## What you will do
Set out each line from the following listing that includes the word "copy".

## Records
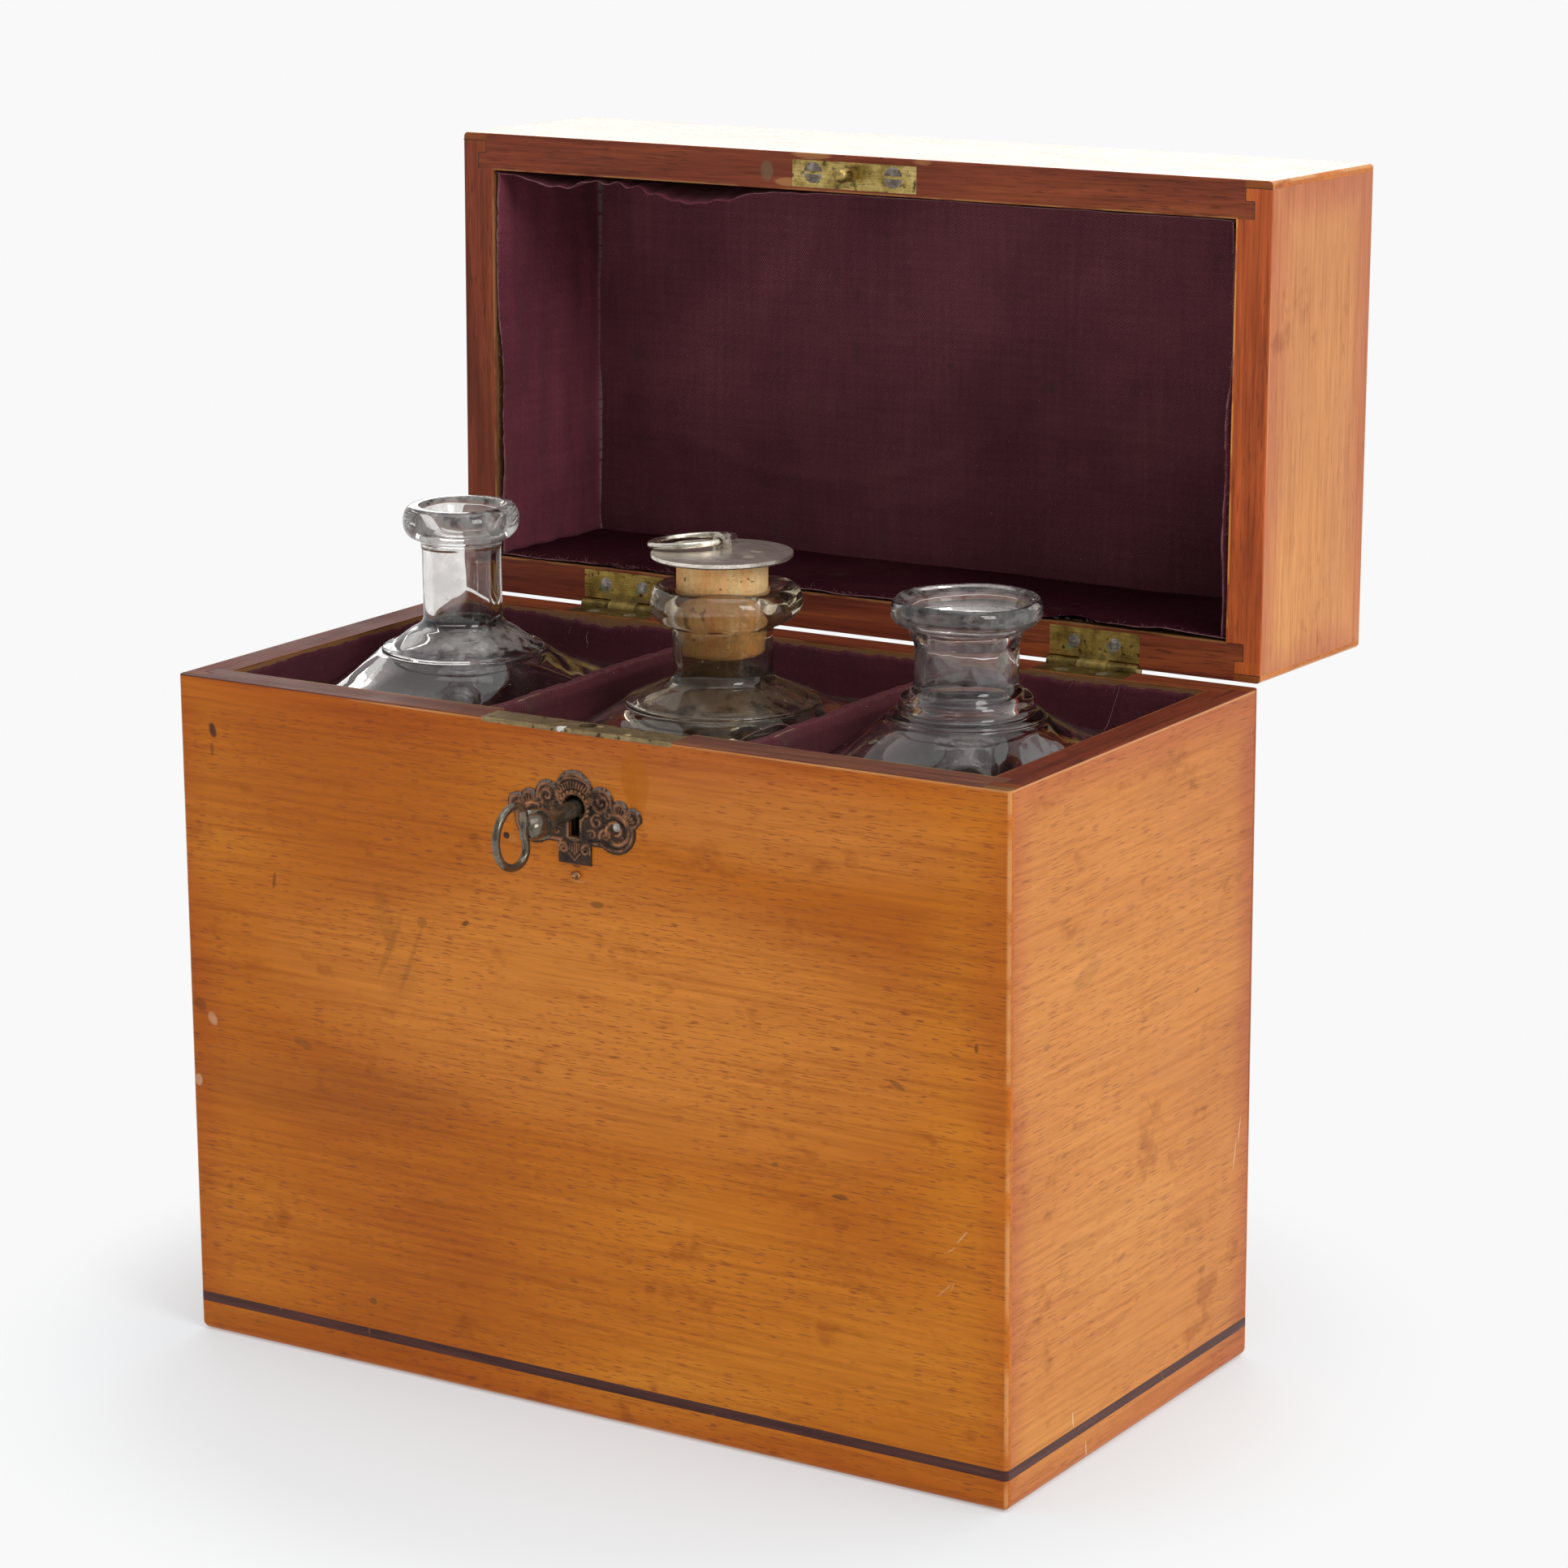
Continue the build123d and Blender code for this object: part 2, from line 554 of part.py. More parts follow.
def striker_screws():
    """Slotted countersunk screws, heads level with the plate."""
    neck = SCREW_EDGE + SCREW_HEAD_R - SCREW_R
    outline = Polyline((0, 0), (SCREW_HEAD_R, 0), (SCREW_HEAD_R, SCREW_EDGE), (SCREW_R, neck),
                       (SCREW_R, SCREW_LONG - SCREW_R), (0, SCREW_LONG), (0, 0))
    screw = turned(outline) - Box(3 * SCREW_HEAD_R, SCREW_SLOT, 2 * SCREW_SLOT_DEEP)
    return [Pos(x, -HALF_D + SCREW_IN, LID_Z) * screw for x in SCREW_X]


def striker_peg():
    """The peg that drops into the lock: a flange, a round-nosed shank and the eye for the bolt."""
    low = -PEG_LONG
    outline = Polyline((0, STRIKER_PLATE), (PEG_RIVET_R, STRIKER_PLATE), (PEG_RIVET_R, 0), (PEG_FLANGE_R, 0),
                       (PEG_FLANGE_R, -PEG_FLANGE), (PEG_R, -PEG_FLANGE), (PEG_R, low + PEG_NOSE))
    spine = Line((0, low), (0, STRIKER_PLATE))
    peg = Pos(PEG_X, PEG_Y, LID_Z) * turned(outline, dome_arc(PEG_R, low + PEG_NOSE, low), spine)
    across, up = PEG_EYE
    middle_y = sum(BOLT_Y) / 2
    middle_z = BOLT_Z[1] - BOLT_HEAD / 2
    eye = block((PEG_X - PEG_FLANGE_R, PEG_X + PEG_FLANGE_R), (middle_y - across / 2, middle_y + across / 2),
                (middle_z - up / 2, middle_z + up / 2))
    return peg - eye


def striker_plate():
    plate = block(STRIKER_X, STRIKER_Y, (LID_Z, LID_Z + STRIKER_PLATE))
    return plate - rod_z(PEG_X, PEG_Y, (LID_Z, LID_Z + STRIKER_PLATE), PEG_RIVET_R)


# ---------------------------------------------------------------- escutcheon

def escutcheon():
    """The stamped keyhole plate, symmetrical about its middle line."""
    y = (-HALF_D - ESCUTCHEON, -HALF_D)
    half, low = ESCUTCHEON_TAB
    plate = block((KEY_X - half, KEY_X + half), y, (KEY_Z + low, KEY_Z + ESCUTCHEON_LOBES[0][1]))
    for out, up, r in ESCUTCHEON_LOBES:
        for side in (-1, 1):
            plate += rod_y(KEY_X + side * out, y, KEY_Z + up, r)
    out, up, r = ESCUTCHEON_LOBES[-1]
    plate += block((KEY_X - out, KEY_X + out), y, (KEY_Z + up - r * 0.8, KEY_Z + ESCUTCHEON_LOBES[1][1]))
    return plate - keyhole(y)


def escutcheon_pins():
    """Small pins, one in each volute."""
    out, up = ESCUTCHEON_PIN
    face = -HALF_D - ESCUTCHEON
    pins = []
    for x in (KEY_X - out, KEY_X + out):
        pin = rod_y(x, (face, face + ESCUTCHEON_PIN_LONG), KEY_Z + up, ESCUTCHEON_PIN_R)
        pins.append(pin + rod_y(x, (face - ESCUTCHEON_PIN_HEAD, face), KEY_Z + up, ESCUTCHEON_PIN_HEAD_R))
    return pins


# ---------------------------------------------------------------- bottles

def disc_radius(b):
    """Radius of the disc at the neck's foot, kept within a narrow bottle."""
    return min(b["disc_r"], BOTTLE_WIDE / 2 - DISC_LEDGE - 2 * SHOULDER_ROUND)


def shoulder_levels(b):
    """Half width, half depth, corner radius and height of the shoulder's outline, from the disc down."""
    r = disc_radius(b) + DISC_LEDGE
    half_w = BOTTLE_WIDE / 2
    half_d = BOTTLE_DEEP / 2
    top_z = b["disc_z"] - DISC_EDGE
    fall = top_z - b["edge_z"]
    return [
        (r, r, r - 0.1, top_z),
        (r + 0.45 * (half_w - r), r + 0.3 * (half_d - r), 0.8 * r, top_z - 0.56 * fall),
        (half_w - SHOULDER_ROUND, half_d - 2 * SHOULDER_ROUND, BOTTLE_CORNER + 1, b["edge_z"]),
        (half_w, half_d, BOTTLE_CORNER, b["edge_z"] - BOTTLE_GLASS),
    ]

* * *

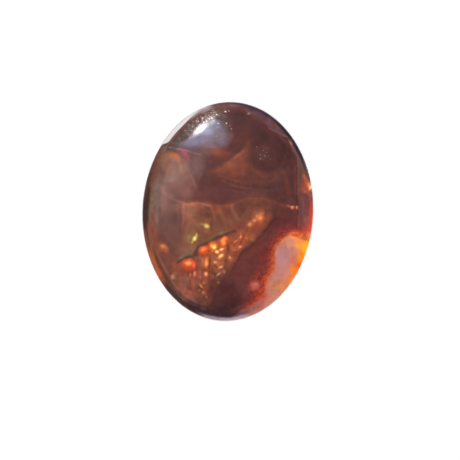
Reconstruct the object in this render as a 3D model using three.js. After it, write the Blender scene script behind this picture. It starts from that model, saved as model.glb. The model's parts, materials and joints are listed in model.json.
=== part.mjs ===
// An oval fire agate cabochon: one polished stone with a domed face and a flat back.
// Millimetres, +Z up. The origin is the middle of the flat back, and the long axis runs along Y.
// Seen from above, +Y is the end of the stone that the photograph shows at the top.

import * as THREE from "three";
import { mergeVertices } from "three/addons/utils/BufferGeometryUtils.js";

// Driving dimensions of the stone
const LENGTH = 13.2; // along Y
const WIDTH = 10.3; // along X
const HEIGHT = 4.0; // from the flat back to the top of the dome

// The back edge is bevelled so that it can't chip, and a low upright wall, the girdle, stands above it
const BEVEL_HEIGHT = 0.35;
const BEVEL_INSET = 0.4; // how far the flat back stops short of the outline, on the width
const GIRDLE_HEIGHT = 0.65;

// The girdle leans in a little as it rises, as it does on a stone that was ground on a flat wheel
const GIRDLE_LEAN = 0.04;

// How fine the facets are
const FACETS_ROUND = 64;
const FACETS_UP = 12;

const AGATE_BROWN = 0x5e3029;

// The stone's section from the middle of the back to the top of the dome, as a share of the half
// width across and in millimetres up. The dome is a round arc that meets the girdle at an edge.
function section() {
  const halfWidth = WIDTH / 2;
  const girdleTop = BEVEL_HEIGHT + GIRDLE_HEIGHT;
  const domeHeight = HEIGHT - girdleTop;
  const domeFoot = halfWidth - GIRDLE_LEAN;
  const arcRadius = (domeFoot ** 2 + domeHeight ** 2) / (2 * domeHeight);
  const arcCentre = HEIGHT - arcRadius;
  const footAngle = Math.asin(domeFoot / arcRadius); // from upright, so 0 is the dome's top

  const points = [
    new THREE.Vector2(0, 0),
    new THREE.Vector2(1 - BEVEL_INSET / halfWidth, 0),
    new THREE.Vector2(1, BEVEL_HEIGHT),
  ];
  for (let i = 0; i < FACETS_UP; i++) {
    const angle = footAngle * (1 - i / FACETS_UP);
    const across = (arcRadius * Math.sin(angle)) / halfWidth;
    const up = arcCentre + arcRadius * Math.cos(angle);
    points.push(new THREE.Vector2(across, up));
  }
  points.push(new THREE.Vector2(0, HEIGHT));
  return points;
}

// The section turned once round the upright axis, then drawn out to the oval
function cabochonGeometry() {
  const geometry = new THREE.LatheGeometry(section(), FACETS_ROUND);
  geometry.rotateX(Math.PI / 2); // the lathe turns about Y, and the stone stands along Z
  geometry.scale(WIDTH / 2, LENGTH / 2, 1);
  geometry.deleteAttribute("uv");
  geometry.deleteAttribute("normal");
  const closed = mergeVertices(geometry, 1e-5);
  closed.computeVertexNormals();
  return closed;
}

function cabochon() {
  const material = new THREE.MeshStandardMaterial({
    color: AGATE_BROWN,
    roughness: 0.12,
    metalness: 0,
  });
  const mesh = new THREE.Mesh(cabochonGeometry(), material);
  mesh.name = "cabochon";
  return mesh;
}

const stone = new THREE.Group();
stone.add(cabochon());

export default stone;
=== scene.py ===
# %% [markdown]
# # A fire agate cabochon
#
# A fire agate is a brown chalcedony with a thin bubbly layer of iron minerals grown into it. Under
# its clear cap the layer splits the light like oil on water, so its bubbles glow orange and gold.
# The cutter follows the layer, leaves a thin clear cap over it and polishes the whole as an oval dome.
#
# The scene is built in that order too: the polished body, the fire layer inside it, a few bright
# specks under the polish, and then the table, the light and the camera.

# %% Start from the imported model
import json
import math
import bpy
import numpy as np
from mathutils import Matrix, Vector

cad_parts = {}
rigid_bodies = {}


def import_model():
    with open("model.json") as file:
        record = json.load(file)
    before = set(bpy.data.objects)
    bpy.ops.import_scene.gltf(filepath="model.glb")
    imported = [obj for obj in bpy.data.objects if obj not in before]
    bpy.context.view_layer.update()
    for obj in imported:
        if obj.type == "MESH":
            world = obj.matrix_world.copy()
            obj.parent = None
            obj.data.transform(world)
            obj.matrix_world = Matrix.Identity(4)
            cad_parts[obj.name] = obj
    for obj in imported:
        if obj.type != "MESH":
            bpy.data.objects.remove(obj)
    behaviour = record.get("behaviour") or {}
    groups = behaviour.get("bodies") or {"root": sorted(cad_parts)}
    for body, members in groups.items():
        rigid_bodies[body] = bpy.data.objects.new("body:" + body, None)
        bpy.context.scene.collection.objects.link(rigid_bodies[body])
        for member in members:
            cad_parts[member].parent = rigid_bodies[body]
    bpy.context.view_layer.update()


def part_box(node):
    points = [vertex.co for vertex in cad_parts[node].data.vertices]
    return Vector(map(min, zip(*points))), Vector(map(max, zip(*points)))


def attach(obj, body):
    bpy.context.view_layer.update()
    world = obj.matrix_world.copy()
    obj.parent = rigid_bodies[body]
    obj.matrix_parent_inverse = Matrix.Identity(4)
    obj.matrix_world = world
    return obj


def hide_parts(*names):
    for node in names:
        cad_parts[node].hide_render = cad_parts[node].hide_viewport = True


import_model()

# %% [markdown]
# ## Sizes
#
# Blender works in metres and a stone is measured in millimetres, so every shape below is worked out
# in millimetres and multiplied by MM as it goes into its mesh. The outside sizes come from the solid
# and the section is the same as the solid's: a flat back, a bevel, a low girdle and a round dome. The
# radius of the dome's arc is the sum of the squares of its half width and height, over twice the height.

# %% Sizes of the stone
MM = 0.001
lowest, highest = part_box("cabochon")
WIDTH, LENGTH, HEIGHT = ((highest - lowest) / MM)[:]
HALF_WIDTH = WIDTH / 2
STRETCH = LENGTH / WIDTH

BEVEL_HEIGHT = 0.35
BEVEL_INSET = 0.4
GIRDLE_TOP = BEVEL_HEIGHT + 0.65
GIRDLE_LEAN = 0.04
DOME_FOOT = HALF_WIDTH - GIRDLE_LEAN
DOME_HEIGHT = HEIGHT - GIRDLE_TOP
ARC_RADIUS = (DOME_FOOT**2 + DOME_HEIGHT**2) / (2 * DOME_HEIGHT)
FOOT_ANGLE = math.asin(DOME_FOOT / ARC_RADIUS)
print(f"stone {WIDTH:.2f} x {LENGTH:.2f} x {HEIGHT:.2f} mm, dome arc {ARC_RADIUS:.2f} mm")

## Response
            world = obj.matrix_world.copy()
    world = obj.matrix_world.copy()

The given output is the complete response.